For 2002 Omnicom's yearend leverage is expected to operate in the 1.4 times debt/EBITDA range, compared to about 1 times previously and adjusted debt/EBITDAR is expected to be about 3.2 times compared with about 3 times previously.

Interest coverage will remain strong in the near term at around 20 times, attributable in part to $1,750 million of long-term debt that does not pay cash interest. However, depending on possible refinancing in 2003, interest coverage could decline.

The negative outlook also reflects concerns about the ability of the company to manage its liquidity in 2003.

A sharp fall-off in its stock price has increased the likelihood that the two large convertibles, totaling $1.75 billion, will be put on their respective put dates in February and July 2003.

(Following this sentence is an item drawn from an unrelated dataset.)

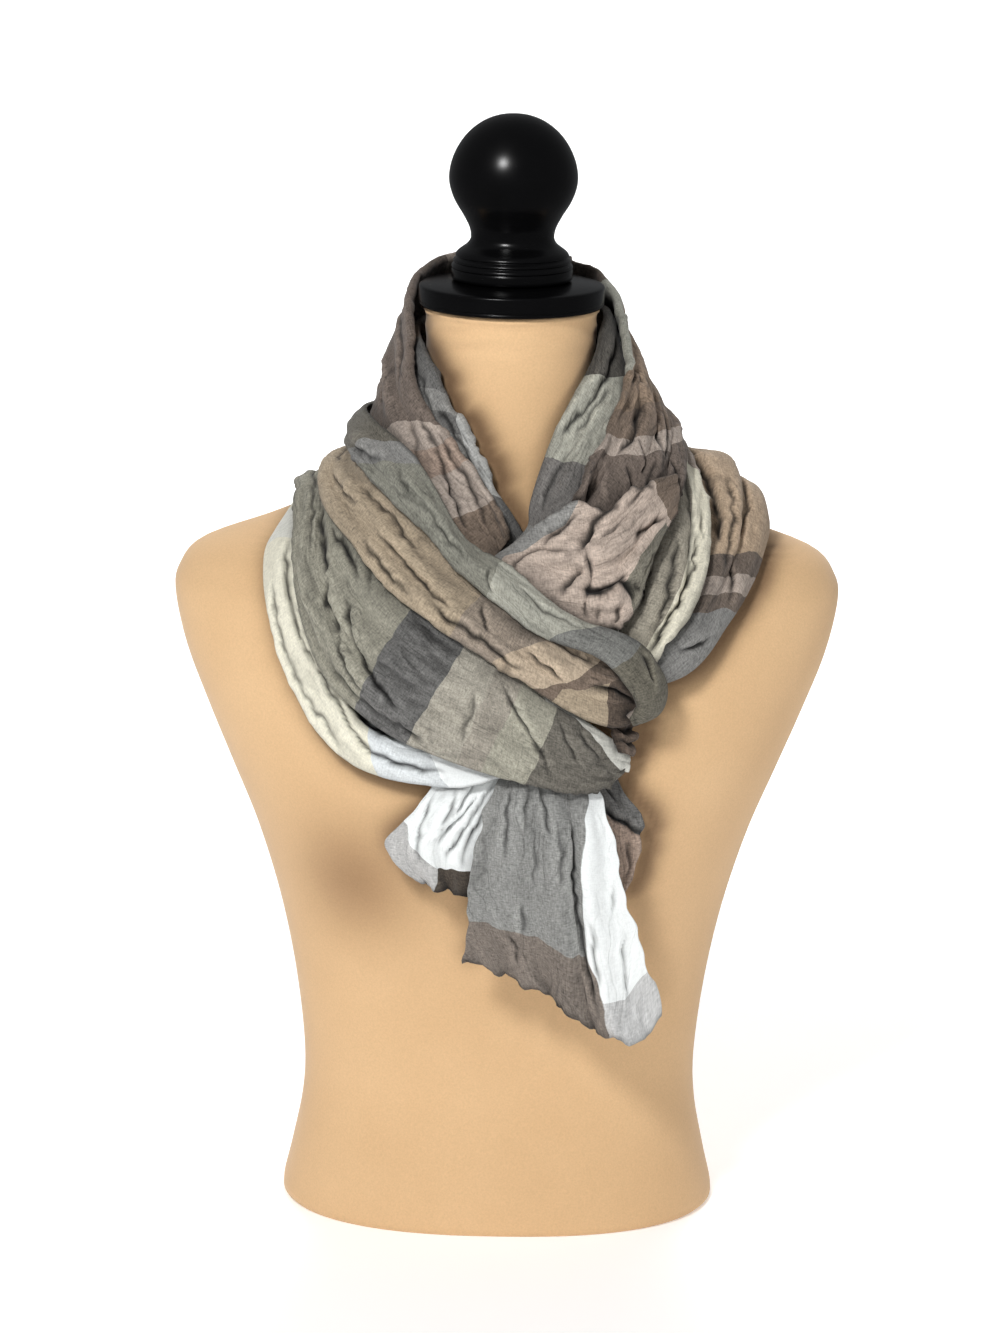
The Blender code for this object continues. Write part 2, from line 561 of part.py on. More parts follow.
def hang_hem(part, grid):
    """Let a free end hang below its last section, with the waves of its hem."""
    u = np.linspace(0, 1, grid.shape[0])[:, None]
    v = np.linspace(0, 1, grid.shape[1])[None, :]
    drop = np.interp(v, [row.across for row in part.hem], [row.drop for row in part.hem])
    near = ramp((u - HEM_BEGINS) / (1 - HEM_BEGINS))
    moved = grid.copy()
    moved[..., 2] -= drop * near
    moved[..., 1] += part.ruffle * near ** 2 * np.sin(v * 2 * math.pi * RUFFLE_WAVES + RUFFLE_START)
    return moved


def spread(values, passes, widen):
    """Blur a grid of offsets; with widen each pass first takes the largest neighbour."""
    for _ in range(passes):
        padded = np.pad(values, 1, mode="edge")
        around = np.stack([padded[i:i + values.shape[0], j:j + values.shape[1]]
                           for i in range(3) for j in range(3)])
        values = around.max(axis=0) if widen else around.mean(axis=0)
    return values


def refine(grid):
    """Rows of points set between the rows of a grid, on straight lines."""
    places = np.arange((len(grid) - 1) * BETWEEN + 1) / BETWEEN
    low = np.minimum(places.astype(int), len(grid) - 2)
    part = (places - low)[:, None, None]
    return grid[low] * (1 - part) + grid[low + 1] * part


def lift_needed(grid, beneath):
    """How far each grid point has to move out to clear what lies beneath; strongly negative over nothing."""
    rows, columns = grid.shape[:2]
    fine = refine(refine(grid).swapaxes(0, 1)).swapaxes(0, 1)
    way = way_out(fine)
    need = np.full(fine.shape[:2], -SEARCH)
    for row in range(fine.shape[0]):
        for column in range(fine.shape[1]):
            out = Vector(way[row, column])
            start = (Vector(fine[row, column]) + out * SEARCH) * MM
            for tree in beneath:
                hit = tree.ray_cast(start, -out, SEARCH * 2 * MM)
                if hit[0] is not None:
                    need[row, column] = max(need[row, column], SEARCH - hit[3] / MM)
    padded = np.pad(need + WALL / 2 + CLEAR, BETWEEN - 1, mode="edge")
    blocks = [padded[i:i + BETWEEN * rows:BETWEEN, j:j + BETWEEN * columns:BETWEEN][:rows, :columns]
              for i in range(2 * BETWEEN - 1) for j in range(2 * BETWEEN - 1)]
    return np.max(blocks, axis=0)


def lay(part, grid, turned_first, turned_last, beneath):
    """Move a stretch along the way out until it lies clear on what is beneath it."""
    last = grid.shape[1] - turned_last
    for attempt in range(PASSES):
        need = lift_needed(grid, beneath)
        need[:, turned_first] = need[:, :turned_first + 1].max(axis=1)
        need[:, last - 1] = need[:, last - 1:].max(axis=1)
        core = need[:, turned_first:last]
        if attempt == 0:
            offset = spread(spread(core, 1, True), 2, False)
            offset = np.maximum(np.maximum(offset, core), -part.cling)
            offset = np.maximum(spread(offset, 1, False), np.maximum(core, -part.cling))
        else:
            offset = np.maximum(core, 0)
            offset = np.maximum(spread(spread(offset, 1, True), 1, False), offset)
        full = np.concatenate([np.repeat(offset[:, :1], turned_first, 1), offset,
                               np.repeat(offset[:, -1:], turned_last, 1)], axis=1)
        way = way_out(grid)
        way[:, :turned_first] = way[:, turned_first:turned_first + 1]
        way[:, last:] = way[:, last - 1:last]
        grid = grid + way * full[..., None]
    return grid


def trim_ends(part, grid):
    """Draw an end of a stretch back by the seam gap where the turn goes on in another node."""
    grid = grid.copy()
    for end, nearest, row in ((0, 1, part.sections[0]), (-1, -2, part.sections[-1])):
        if tuple(row) in JOINED:
            grid[end] += unit(grid[nearest] - grid[end]) * SEAM
    return grid


def cloth(part, beneath):
    """One stretch of the scarf as a wall of cloth, laid on the pieces before it."""
    grid, turned_first, turned_last = band(part)
    grid = lay(part, grid, turned_first, turned_last, beneath)
    grid = trim_ends(part, grid)
    made = add_object(part.name, grid_mesh(part.name, grid), part.colour, CLOTH_ROUGH)
    wall = made.modifiers.new("Wall", "SOLIDIFY")
    wall.thickness = WALL * MM
    wall.offset = 0
    return made


def tree_of(made):
    """A search tree of a finished piece, with its modifiers."""
    bpy.context.view_layer.update()
    graph = bpy.context.evaluated_depsgraph_get()
    return BVHTree.FromObject(made, graph)


# ------------------------------------------------------------------ build
for old in list(bpy.data.objects):
    bpy.data.objects.remove(old, do_unlink=True)
PARTS = bpy.data.collections.new("wound_scarf_on_form")
bpy.context.scene.collection.children.link(PARTS)
JOINED = {BACK_INNER, BACK_COLLAR, BACK_SECOND, LEFT_SHOULDER}

TREES = [tree_of(form_body()),
         tree_of(turned("cap_disc", DISC)),
         tree_of(turned("cap_finial", FINIAL))]
for one in SCARF:
    TREES.append(tree_of(cloth(one, TREES)))
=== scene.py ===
"""Looks of a light crinkled scarf, wound twice round a limbless dress form.

The scarf's stretches follow the sections, folds and laying order of their solids, at the fineness of cloth:
each is read finely, creased, crinkled and settled on what lies beneath it.  Lengths are in millimetres.
"""
import math
from collections import namedtuple

import bpy
import numpy as np
from mathutils import Matrix, Vector
from mathutils.bvhtree import BVHTree
from mathutils.kdtree import KDTree


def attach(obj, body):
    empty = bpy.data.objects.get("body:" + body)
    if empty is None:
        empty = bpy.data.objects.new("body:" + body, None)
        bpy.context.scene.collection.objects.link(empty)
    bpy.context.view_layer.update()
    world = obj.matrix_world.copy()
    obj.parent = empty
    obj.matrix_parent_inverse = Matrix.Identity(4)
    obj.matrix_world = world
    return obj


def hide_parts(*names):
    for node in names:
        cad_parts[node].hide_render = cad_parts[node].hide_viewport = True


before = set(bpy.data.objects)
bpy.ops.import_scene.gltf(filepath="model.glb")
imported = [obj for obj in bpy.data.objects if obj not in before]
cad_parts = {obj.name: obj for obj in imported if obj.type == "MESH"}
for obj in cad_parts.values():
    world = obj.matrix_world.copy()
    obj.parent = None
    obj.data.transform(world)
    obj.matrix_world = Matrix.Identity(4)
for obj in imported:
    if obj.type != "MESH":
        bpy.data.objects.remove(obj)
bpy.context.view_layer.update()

# ------------------------------------------------------------------ sizes, millimetres
MM = 0.001
WALL = 1.2                 # thickness of the solid that a cloth stands for
CLEAR = 0.7                # gap from a solid's stretch to what it lies on
GAUZE = 0.45               # thickness of the cloth itself
STEP = 1.2                 # distance between the points of a finished cloth
AIR = 0.35                 # least gap from a finished cloth to what it lies on
REACH = 30.0               # how far out and in a finished cloth feels for what it lies on
EDGE_STEPS = 6             # steps in the turn of a folded edge
BLEND = 26.0               # length over which the two halves of one turn are eased into each other
MEASURES = 400             # places at which a stretch's length is measured
PASSES, FINE_PASSES = 5, 3         # times a solid's stretch and a finished cloth are tested and moved
LOFT = 1.8                 # how far a crinkled cloth stands out from its solid, so that its valleys have room
WANDER, WANDER_CELL = 1.7, 8.0     # how far a crease strays from its points, and over what length
TAPER, END_SLACK = 17.0, 1.5       # length over which a crease begins and ends, how far it runs past its end
LIP, HIGHEST_LIP, LIP_WIDTHS = 0.78, 3.0, 4.2      # lip beside a trough: share of its depth, most, reach
GENTLE_WIDTHS = 1.7        # how many widths the gentle side of a trough takes
CREASE_STEPS, FAR = 4, 1e3         # steps between a crease's points; further off than any crease
HEM_RAG, SIDE_RAG, HEM_CURL = 3.1, 2.0, 3.4        # how much a hem hangs unevenly, a side wavers, a hem curls
FINE_BLUR, BROAD_BLUR = 4, 26      # passes that part narrow and broad hollows from the form
BROAD_SHARE = 0.35         # how much broad hollows count beside narrow ones
CREASE_DARK, CRINKLE_DARK = 0.95, 0.42     # painted shade: how fast colour fades with each millimetre of a hollow's depth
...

The company has $2.1 billion in committed bank facilities.

After the seasonal working capital demands of the business, these facilities only appear to be sufficient to fund $1 billion of the existing convertible bonds in the event they are put back to the company.

The company is presently evaluating several options to manage its liquidity over this period.

The bond indentures also provide the option to settle the puts with stock as well as with cash. Various refinancing options would likely have a modest effect on credit metrics.

Failure by the company to meet its communicated operating and financial target will likely precipitate a rating change.